Altogether, 1,057 men from India, Malaysia, Philippines, Singapore and Taiwan between 20 and 40 years old who had male pattern hair loss were polled in the survey commissioned by pharmaceutical company Merck Sharp & Dohme.

Male pattern hair loss, or androgenetic alopecia, is caused by dihydrotestosterone (DHT), a male hormone that shrinks hair follicles until they no longer produce visible hair. The levels of the hormone are higher in men who are genetically disposed to male pattern hair loss.

Such hair loss can begin in the 20s and 30s, and half of all men will experience it by the age of 50. Men should seek medical attention if they have male pattern hair loss. Shampoos, vitamins and health food do not work, said Dr Cheong Wai Kwong, a senior consultant dermatologist who practises in a clinic in Orchard Building.

He said men may be unaware that hair loss can be treated, or think that medical treatment would be costly.

In the early stages, hair loss is treated either with minoxidil, a topical lotion, or finasteride, an oral medication. Minoxidil is the only lotion for countering hair loss that can be bought over the counter.

When applied to the scalp twice a day, it increases blood supply to the scalp and enhances circulation, thereby reducing hair loss and stimulating hair regrowth. It costs $100 for a month's supply.

One can also take 1mg of finasteride daily, a drug that has to be prescribed by a doctor. A month's supply costs $95.

This drug blocks the conversion of testosterone to DHT and reverses the shrinking of hair follicles. It slows down hair loss in 60 to 70 per cent of patients, and 50 to 60 per cent experience hair growth, said Dr Lim Kar Seng, a dermatologist who practises at Parkway East and Gleneagles medical centres and Paragon.

In severe cases, when most of the hair is gone and the scalp is exposed, surgical methods such as hair transplants can be used.

A strip of the back of the scalp, which is not affected by hair loss, is removed, cut into pieces and transplanted to the front of the scalp.
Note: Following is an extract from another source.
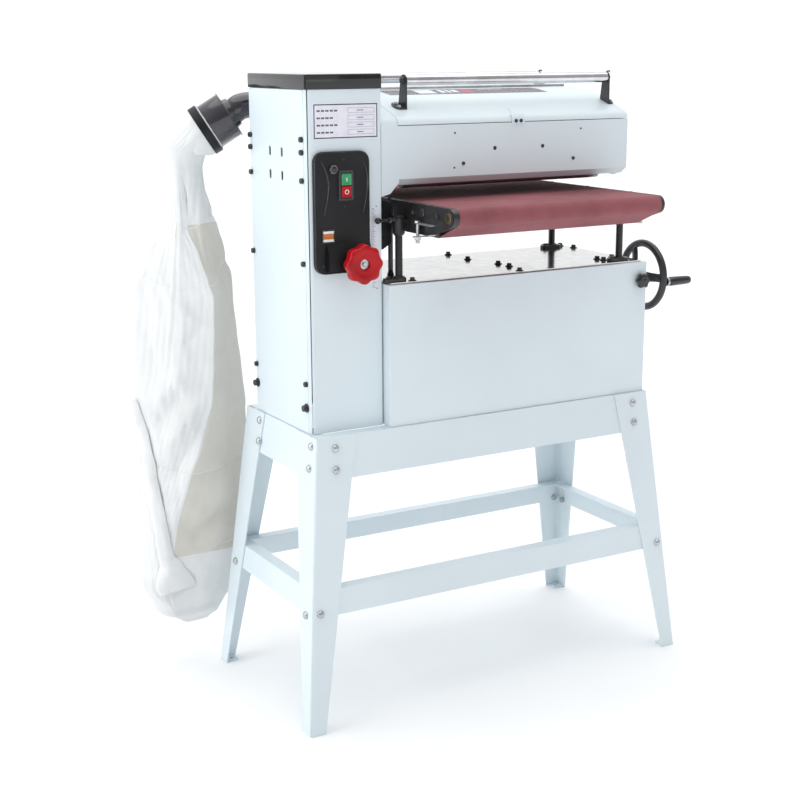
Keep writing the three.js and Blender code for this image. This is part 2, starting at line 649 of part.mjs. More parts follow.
function buildDrum() {
  const drive = assembly();
  const d = DRUM;
  const bore = d.shaft + GAP;
  const wall = CHEEK.right - HEAD.sheet - GAP;
  const endWall = HEAD.right - HEAD.sheet - GAP;
  const drumPulley = turnedX([...groovedPulley(PULLEY.drum, bore), [PULLEY.left, bore]]);
  add(drive, "sanding_drum", sandingDrum(), FINISH.abrasive, [0, d.y, d.z]);
  add(drive, "drum_bearing_left", drumBearing(-1), FINISH.castIron, [wall, d.y, d.z]);
  add(drive, "drum_bearing_right", drumBearing(-1), FINISH.castIron, [endWall, d.y, d.z]);
  add(drive, "drum_pulley", drumPulley, FINISH.aluminium, [0, d.y, d.z]);
  add(drive, "main_motor", mainMotor(), FINISH.aluminium, [0, d.y, MOTOR.z]);
  add(drive, "motor_pulley", motorPulley(), FINISH.aluminium, [0, d.y, MOTOR.z]);
  add(drive, "drive_belt", driveBelt(), FINISH.rubber);
  for (const [end, side] of [["front", -1], ["back", 1]]) {
    const place = [0, d.y + side * PRESSURE_ROLLER.offset, PRESSURE_ROLLER.z];
    add(drive, `pressure_roller_${end}`, pressureRoller(), FINISH.steel, place);
  }
}

// ---- Feed table ----
const rollerZ = TABLE.top - TABLE.roller;

// The four circles that the feed belt is pulled round, for a given thickness of belt taken off.
function beltCircles(drop) {
  const t = TABLE;
  return [
    [t.front + t.taperIn, t.taperZ, t.taper - drop],
    [t.back - t.taperIn, t.taperZ, t.taper - drop],
    [t.back, rollerZ, t.roller - drop],
    [t.front, rollerZ, t.roller - drop],
  ];
}

function conveyorBelt() {
  const loop = prismX(wrap(beltCircles(0)), DRUM.left, DRUM.right);
  return cut(loop, prismX(wrap(beltCircles(TABLE.belt)), DRUM.left - 1, DRUM.right + 1));
}

function tableFrame() {
  const t = TABLE;
  const c = CASTING;
  const drop = t.belt + GAP;
  const side = [
    [t.front + t.taperIn + 8, t.taperZ + 2, 10],
    [t.back - t.taperIn - 8, t.taperZ + 2, 10],
    [t.back, rollerZ, c.nose],
    [t.front, rollerZ, c.nose],
  ];
  const casting = (x0, x1) => prismX(wrap(side), x0, x1);
  const plate = box(c.left + 5, c.right - 5, t.front + 20, t.back - 20, t.top - drop - 6, t.top - drop);
  const bars = [t.front + t.taperIn, t.back - t.taperIn].map((y) =>
    barX(c.left + 5, c.right - 5, y, t.taperZ, t.taper - drop, 20),
  );
  const bosses = [];
  const bores = [];
  for (const y of [POSTS.front, POSTS.back]) {
    for (const [x, web] of [[POSTS.left, [POSTS.left, c.left + 5]], [POSTS.right, [c.right - 5, POSTS.right]]]) {
      bosses.push(barZ(975, 1003, x, y, SCREW.boss), box(...web, y - 10, y + 10, 978, 1000));
      bores.push(barZ(970, 1010, x, y, SCREW.radius + 0.5));
    }
  }
  const journals = [t.front, t.back].map((y) => barX(c.left - 1, c.right + 1, y, rollerZ, c.journal + 0.4));
  const sides = [casting(c.left, c.left + c.leftWidth), casting(c.right - c.rightWidth, c.right)];
  return cut(join(plate, ...sides, ...bars, ...bosses), ...bores, ...journals);
}

function feedRoller() {
  const c = CASTING;
  const radius = TABLE.roller - TABLE.belt - GAP;
  return turnedX([
    [c.left + 1, 0],
    [c.left + 1, c.journal],
    [DRUM.left + 1, c.journal],
    [DRUM.left + 1, radius],
    [DRUM.right - 1, radius],
    [DRUM.right - 1, c.journal],
    [c.right - 1, c.journal],
    [c.right - 1, 0],
  ]);
}

function feedMotor() {
  const end = CASTING.left - GAP;
  return join(barX(end - 34, end, 0, 0, 34, 28), barX(end - 84, end - 33, 0, 0, 29, 28));
}

// The ball-ended arm that reads the table's height on the scale of the drive cabinet.
function depthPointer() {
  const ball = new THREE.SphereGeometry(6, 16, 10).translate(155, 25.5, 1001);
  const edge = POSTS.left - Math.sqrt(SCREW.boss ** 2 - (POSTS.front - 25.5) ** 2);
  return join(ball, barX(157, edge - 3, 25.5, 1001, 2.5, 12));
}

function buildTable() {
  const table = assembly();
  add(table, "table_frame", tableFrame(), FINISH.castIron);
  add(table, "conveyor_belt", conveyorBelt(), FINISH.abrasive);
  add(table, "idler_roller", feedRoller(), FINISH.steel, [0, TABLE.front, rollerZ]);
  add(table, "drive_roller", feedRoller(), FINISH.steel, [0, TABLE.back, rollerZ]);
  add(table, "feed_motor", feedMotor(), FINISH.aluminium, [0, TABLE.back, rollerZ]);
  add(table, "depth_pointer", depthPointer(), FINISH.blackPlastic);
}

// ---- Table lift ----
function leadScrew(worm) {
  const s = SCREW;
  const shaft = barZ(s.bottom, s.top, 0, 0, s.radius, 16);
  const sprocket = barZ(s.sprocketZ, s.sprocketZ + 6, 0, 0, s.sprocket);
  const gear = barZ(WHEEL.z - 7, WHEEL.z + 7, 0, 0, WHEEL.y - POSTS.front - 10.6);
  return worm ? join(shaft, sprocket, gear) : join(shaft, sprocket);
}

function liftChain() {
  const { left, right, front, back } = POSTS;
  const r = SCREW.sprocket + GAP;
  const path = (grow) => wrap([[left, front, r], [right, front, r], [right, back, r], [left, back, r]], grow);
  const z = SCREW.sprocketZ;
  return cut(prismZ(path(3.6), z + 1, z + 5), prismZ(path(0), z, z + 6));
}

// Dished wheel: the hub is near the cabinet, and three spokes lean out to the rim. x = 0 is the cabinet's wall.
function handwheel() {
  const w = WHEEL;
  const rimX = w.reach;
  const section = [[-8, -3], [-4, -8], [4, -8], [8, -3], [8, 4], [4, 8.5], [-4, 8.5], [-8, 4], [-8, -3]];
  const rim = turnedX(section.map(([x, r]) => [rimX + x, w.radius + r]), 32);
  const boss = [[14, w.hub], [28, w.hub], [28, 0]];
  const hub = turnedX([[-76, 0], [-76, 10], [-24, 10], [-24, w.shaft], [14, w.shaft], ...boss]);
  const lean = [[15.5, 12], [26, 12], [rimX + 4, w.radius - 4], [rimX - 5, w.radius - 4]];
  const spokes = [0, 1, 2].map((k) => prismY(lean, -8, 8).rotateX((2 * Math.PI * k) / 3 + Math.PI / 2));
  return join(hub, rim, ...spokes);
}

function wheelGrip() {
  return turnedX([[0, 0], [0, 6], [5, 6], [5, 9.5], [12, 10.3], [50, 9.6], [62, 9], [66, 6], [66, 0]], 20);
}

function lockKnob() {
  const k = LOCK;
  const head = prismY(lobed(0, 0, k.radius - 2, k.lobes, 2), k.front, k.back);
  return join(head, barY(k.back - 1, LIFT_CABINET.front - GAP, 0, 0, k.stem, 16));
}

function buildLift() {
  const lift = assembly();
  for (const end of ["front", "back"]) {
    for (const side of ["left", "right"]) {
      const worm = end === "front" && side === "right";
      add(lift, `lead_screw_${end}_${side}`, leadScrew(worm), FINISH.steel, [POSTS[side], POSTS[end], 0]);
    }
  }
  add(lift, "lift_chain", liftChain(), FINISH.steel);
  const wall = LIFT_CABINET.right;
  add(lift, "handwheel", handwheel(), FINISH.castIron, [wall, WHEEL.y, WHEEL.z]);
  const gripAt = [wall + WHEEL.reach + 8 + GAP, WHEEL.y - WHEEL.radius, WHEEL.z - 7];
  add(lift, "handwheel_grip", wheelGrip(), FINISH.blackPlastic, gripAt);
  add(lift, "lock_knob", lockKnob(), FINISH.blackPlastic, [LOCK.x, 0, WHEEL.z]);
}

// ---- Dust outlet and bag ----
const alongPort = (distance) =>
  new THREE.Vector3(PORT.x, PORT.y, PORT.z).addScaledVector(PORT_AXIS, distance).toArray();

// A piece turned about the outlet's axis; x in its profile is the distance past the flange.
function aboutPort(profile, sides = 24) {
  const turn = new THREE.Quaternion().setFromUnitVectors(new THREE.Vector3(1, 0, 0), PORT_AXIS);
  const matrix = new THREE.Matrix4().compose(new THREE.Vector3(...alongPort(0)), turn, new THREE.Vector3(1, 1, 1));
  return turnedX(profile, sides).applyMatrix4(matrix);
}

function dustElbow() {
  const z = PORT.z + 16;
  const run = 357;
  const route = [
    [235, HEAD.back - 12, z],
    [234, HEAD.back + 12, z],
    [222, run - 7, z],
    [200, run, z],
    [120, run, z + 1],
    [50, run, z + 2],
    alongPort(-28),
    alongPort(-12),
    alongPort(6),
  ];
  const wholePipe = pipe(route, PORT.pipe, PORT.pipe - 2.5, 15, 16);
  return cut(wholePipe, box(150, 300, HEAD.back - 60, HEAD.back + GAP, z - 50, z + 50));
}

function bagAdaptor() {
  const p = PORT;
  const bore = p.pipe + 1.2;
  return aboutPort([[0, bore], [0, 50.5], [3, 50.5], [3, p.radius], [70, p.radius], [70, p.radius - 3],
    [3, p.radius - 3], [3, bore], [0, bore]]);
}

function bagClamp() {
  const inner = PORT.radius + 2.3;
  return aboutPort([[50, inner], [50, inner + 3], [68, inner + 3], [68, inner], [50, inner]]);
}

// The hanging bag: ellipses of [height, centre x, centre y, half width, half depth] below its mouth.
const BAG_SECTIONS = [
  [1128, -86, 402, 44, 42],
  [1092, -92, 406, 34, 33],
  [1050, -83, 408, 38, 34],
  [1000, -78, 411, 52, 38],
  [927, -83, 417, 84, 48],
  [842, -91, 424, 112, 60],
  [723, -90, 433, 123, 70],
  [587, -80, 443, 132, 72],
  [313, -89, 453, 132, 72],
  [183, -104, 456, 119, 64],
  [112, -100, 458, 84, 46],
  [76, -88, 458, 30, 22],
];

function dustBag() {
  const sides = 20;
  const angles = Array.from({ length: sides }, (_, i) => (2 * Math.PI * i) / sides);
  const across = new THREE.Vector3(0, 0, 1).cross(PORT_AXIS).normalize();
  const up = new THREE.Vector3().crossVectors(PORT_AXIS, across);
  const mouth = (distance, radius) =>
    angles.map((a) =>
      new THREE.Vector3(...alongPort(distance))
        .addScaledVector(across, radius * Math.cos(a))
        .addScaledVector(up, radius * Math.sin(a))
        .toArray(),
    );
  // Each ring starts on the same side of the mouth, so that the skin doesn't twist.
  const start = Math.atan2(across.y, across.x);
  const hanging = BAG_SECTIONS.map(([z, x, y, wide, deep]) =>
    angles.map((a) => [x + wide * Math.cos(start - a), y + deep * Math.sin(start - a), z]),
  );
  return loft([mouth(70.6, PORT.radius + 1.5), mouth(80, PORT.radius - 1), ...hanging]);
}

function buildDustOutlet() {
  const outlet = assembly();
  add(outlet, "dust_elbow", dustElbow(), FINISH.blackPlastic);
  add(outlet, "bag_adaptor", bagAdaptor(), FINISH.blackPlastic);
  add(outlet, "bag_clamp", bagClamp(), FINISH.blackPlastic);
  add(outlet, "dust_bag", dustBag(), FINISH.cloth);
}

buildStand();
buildCabinets();
buildControls();
buildHead();
buildDrum();
buildTable();
buildLift();
buildDustOutlet();

export default machine;
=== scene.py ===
"""Looks of a drum sander on its stand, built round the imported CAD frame.

Lengths in this file are millimetres from the floor point under the front left corner of the stand's top:
+X to the operator's right, +Y away from the operator, +Z up. piece() turns them into the frame's metres.
"""

import json
import math

import bmesh
import bpy
from mathutils import Matrix, Vector
from mathutils.kdtree import KDTree


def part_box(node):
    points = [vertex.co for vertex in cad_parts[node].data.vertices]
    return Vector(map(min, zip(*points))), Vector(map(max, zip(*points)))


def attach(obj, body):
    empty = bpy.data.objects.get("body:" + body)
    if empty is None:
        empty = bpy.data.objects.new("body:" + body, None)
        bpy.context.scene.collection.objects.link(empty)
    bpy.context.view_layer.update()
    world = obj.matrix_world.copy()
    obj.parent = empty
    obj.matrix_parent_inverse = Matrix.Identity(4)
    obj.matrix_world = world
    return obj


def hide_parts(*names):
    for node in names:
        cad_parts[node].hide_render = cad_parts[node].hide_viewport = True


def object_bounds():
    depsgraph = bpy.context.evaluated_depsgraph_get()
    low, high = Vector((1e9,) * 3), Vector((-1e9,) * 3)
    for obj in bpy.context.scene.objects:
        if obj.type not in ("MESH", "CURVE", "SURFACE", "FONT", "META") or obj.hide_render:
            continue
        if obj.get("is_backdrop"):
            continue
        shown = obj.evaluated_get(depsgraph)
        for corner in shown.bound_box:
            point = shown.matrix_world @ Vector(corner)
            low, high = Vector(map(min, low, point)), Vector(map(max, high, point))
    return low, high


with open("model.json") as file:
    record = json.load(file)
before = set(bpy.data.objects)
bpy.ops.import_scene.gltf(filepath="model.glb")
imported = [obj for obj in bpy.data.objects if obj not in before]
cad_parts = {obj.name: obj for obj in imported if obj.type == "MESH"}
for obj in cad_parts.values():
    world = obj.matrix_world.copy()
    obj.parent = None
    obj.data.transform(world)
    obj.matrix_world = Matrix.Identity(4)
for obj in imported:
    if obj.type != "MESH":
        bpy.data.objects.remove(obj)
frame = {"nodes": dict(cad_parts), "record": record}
CAD_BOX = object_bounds()
SCENE = bpy.context.scene

# The lift cabinet's lowest corner is the reference that ties these millimetres to the frame.
LIFT_CABINET_CORNER = Vector((170.4, 8.1, 589.3))
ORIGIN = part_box("lift_cabinet")[0] - LIFT_CABINET_CORNER / 1000
TO_FRAME = Matrix.Translation(ORIGIN) @ Matrix.Scale(0.001, 4)

X, Y, Z = Vector((1, 0, 0)), Vector((0, 1, 0)), Vector((0, 0, 1))


# ---- Materials ----
def new_material(name, color, roughness, metallic=0.0, **sockets):
    """A node material whose Principled shader has these constants; sockets are further inputs by name."""
    material = bpy.data.materials.new(name)
    material.use_nodes = True
    shader = material.node_tree.nodes["Principled BSDF"]
    shader.inputs["Base Color"].default_value = (*color, 1)
    shader.inputs["Roughness"].default_value = roughness
    shader.inputs["Metallic"].default_value = metallic
    for socket, value in sockets.items():
        shader.inputs[socket.replace("_", " ")].default_value = value
    return material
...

Sustained medication is required to maintain the growth of hair on the transplanted scalp, said Dr Cheong.

A former sufferer of hair loss, Mr Harry Teo, did not think his noticeably receding hairline was a problem when he was 19.

It dawned upon him only a few years later when he realised that his fringe was thinning and his hair had less volume.
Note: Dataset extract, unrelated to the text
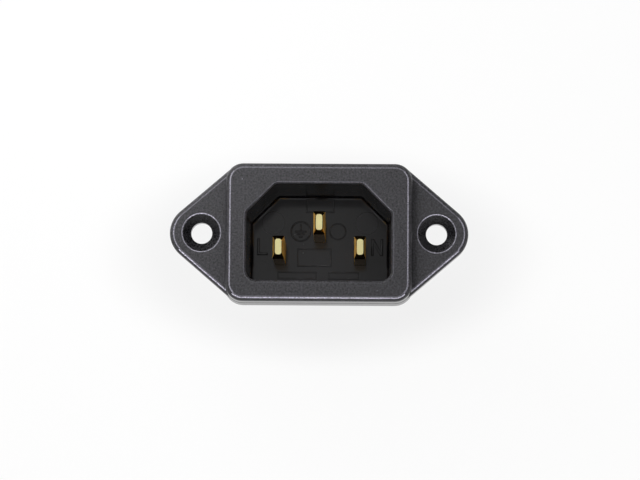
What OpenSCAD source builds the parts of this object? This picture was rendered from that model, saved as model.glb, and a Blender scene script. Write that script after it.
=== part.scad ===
// Panel-mounted appliance inlet with three flat pins and two screw ears.
// Seen from the front: +X right, +Z up, and +Y into the panel.
// The origin is on the inlet's axis, in the plane where the flange's back meets the panel.

/* [Flange] */
// Distance between the two screw holes
hole_spacing = 40; // [39:0.5:50]
// How far the centre of each rounded ear end lies outside its screw hole
ear_lead = 0.65; // [0:0.05:1.5]
// Radius of the rounded ear ends
ear_r = 4.75; // [4.2:0.05:5.4]
// Thickness of the flange
flange_t = 3; // [2.4:0.1:5]
// Round along the front edge of the ears
flange_edge_r = 0.8; // [0.2:0.1:1.2]
// Diameter of the screw holes
screw_d = 3.6; // [2.8:0.1:4.2]
// Diameter of the countersinks at the flange's front
countersink_d = 6.4; // [5.4:0.1:7.4]
// Bevel that breaks the rim of each countersink
rim_bevel = 0.15; // [0.05:0.05:0.3]

/* [Bezel] */
// Width of the raised frame at its front
bezel_w = 31.7; // [30.4:0.1:32.6]
// Height of the raised frame at its front
bezel_h = 23.5; // [22:0.1:25]
// Radius of the raised frame's corners
bezel_corner_r = 3; // [2.2:0.1:4]
// How far the raised frame stands in front of the flange
bezel_rise = 2; // [1.6:0.1:5]
// Round along the frame's front edge
bezel_edge_r = 0.9; // [0.3:0.1:1.2]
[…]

'One or two people made comments but I didn't take them seriously. It was only when my hairstylist told me that my hair was thinning that I decided to do something,' he said.
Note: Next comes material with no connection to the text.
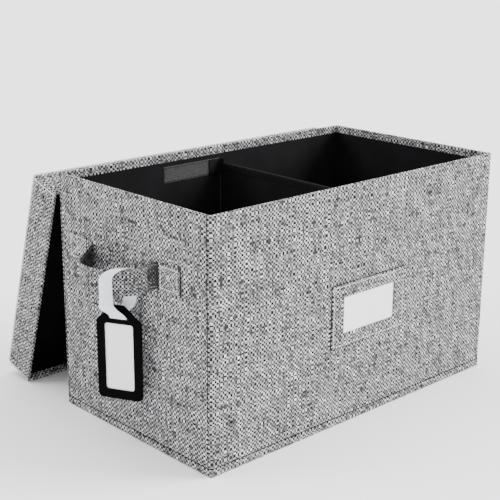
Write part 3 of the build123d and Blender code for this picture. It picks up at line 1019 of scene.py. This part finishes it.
def strapStations(end, half):
    # one half of a strap: end -1 is the left wall, half -1 the front
    plan, rise = strapLines()
    line = resample(plan, strap["step"])
    line = line[line[:, 0] <= 1e-6] if half < 0 else line[line[:, 0] >= -1e-6]
    tangent = unit(np.gradient(line, axis=0))
    height = np.interp(line[:, 0], rise[:, 0], rise[:, 1])
    stations = []
    for (y, out), (ty, tout), lift in zip(line, tangent, height):
        origin = np.array([end * (case["half"][0] + out), strap["y"] + y, strap["z"] + lift])
        stations.append((origin, np.array([0, 0, 1.0]), np.array([end * ty, -tout, 0])))
    return stations


def paintFoldShade(piece, stations, section):
    # painted shade: the cloth is darker in the fold before each front tab and on the side that faces the
    # wall
    start, full, least = strap["fold"]
    shades = []
    for station in stations:
        along = strap["y"] - station[0][1]
        fold = ease((along - start) / (full - start)) * (along < full + 3 * mm)
        for through in section[:, 1]:
            inner = 1 if through > 0 else strap["inside"]
            shades.append(inner * (1 - (1 - least) * fold))
    shade = piece.data.attributes.new(strapWeave["folds"], "FLOAT", "POINT")
    shade.data.foreach_set("value", shades)


def strapHalf(end, half):
    wall = "left" if end < 0 else "right"
    name = wall + ("_strap_front" if half < 0 else "_strap_back")
    stations, section = strapStations(end, half), strapSection()
    piece = sweptPiece(name, stations, section, strapLinen)
    paintFoldShade(piece, stations, section)
    seams = strap["height"] / 2 - strap["seamIn"]
    reach = strap["thickness"] / 2 - strap["groove"][0] + 0.1 * mm
    outer = strap["thickness"] / 2 + 0.05 * mm
    sewn = strap["sewn"][0 if half < 0 else 1]
    tip = strap["span"] + (strap["tab"] if half < 0 else strap["back"]["tab"])

    def nearest(run):
        return min(stations, key=lambda station: abs(abs(station[0][1] - strap["y"]) - run))

    lines = [np.array([o + a * row + b * face * reach for o, a, b in stations[1:-1]])
             for row in (-seams, seams) for face in (-1, 1)]
    edges = sewRows(name + "_edge_stitches", lines, sewingThread)
    corner = {}
    for i, run in enumerate((sewn + strap["box"][0], tip - strap["box"][1])):
        o, a, b = nearest(run)
        for r in (-1, 1):
            corner[i, r] = o + a * r * seams + b * outer
    crosses = [((0, -1), (0, 1)), ((1, -1), (1, 1)), ((0, -1), (1, 1)),
               ((0, 1), (1, -1)), ((0, -1), (1, -1)), ((0, 1), (1, 1))]
    lines = [np.array([corner[a], corner[b]]) for a, b in crosses]
    box = sewRows(name + "_box_stitches", lines, whiteThread, dict(seamStitch, Thickness=strap["boxThread"]))
    # charcoal bar tacks across the inner row and the tip: stitching, and painted shadow where the strap
    # folds at its ends
    lines = []
    for run, lift in ((sewn, outer), (tip, 0)):
        o, a, b = nearest(run)
        across = a * (strap["height"] / 2 - 0.5 * mm)
        lines.append(np.array([o + b * lift - across, o + b * lift + across]))
    tacks = sewRows(name + "_end_tacks_and_shadow", lines, darkThread, seamAndShadowStitch)
    for item in (piece, edges, box, tacks):
        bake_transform(item)
    replaced = [wall + "_front_tab"] if half < 0 else [wall + "_back_tab", wall + "_grip"]
    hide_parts(*replaced)


for end in (-1, 1):
    for half in (-1, 1):
        strapHalf(end, half)
print("straps")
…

By then, the hair on the sides of his head was falling and his hairline had receded further.

Hair tonics that his mother bought at hair salons did not help.

Mr Teo saw a dermatologist last June and was put on finasteride.

Now 28 and a tuition teacher, Mr Teo said his hair loss slowed down after three months of using finasteride and his hair began to grow back in the next nine months.

He said: 'I feel more secure and confident now. Even though I won't tell people about my condition, I will encourage those with hair loss to see a doctor. Most other hair treatment methods are often disappointing and a waste of time and money.'

TIPS: Minimising hair loss

Everyone loses up to 100 strands of hair every day, as part of the normal growth cycle of hair.

During times of stress and illness, both men and women can lose up to 200 strands of hair, in a dramatic but reversible process known as telogen effluvium.

Adequate rest and good nutrition minimise hair loss, said Dr Lim Kar Seng, a consultant dermatologist who practises at Parkway East and Gleneagles medical centres and a clinic in Paragon.

Choosing the right shampoo and conditioner helps to make hair more manageable and minimises damage from washing, said Dr Cheong Wai Kwong, a senior consultant dermatologist who practises in a clinic in Orchard Building.

People should not use shampoos that are too harsh for their scalps. For example, those with sensitive scalps should not use shampoos for oily scalps, said Dr Lim. Dr Cheong said people should use shampoos with laureth sulphate as this substance cleanses hair well but leaves it in good condition.

Women should also avoid tying their hair too tightly to prevent unnecessary hair loss.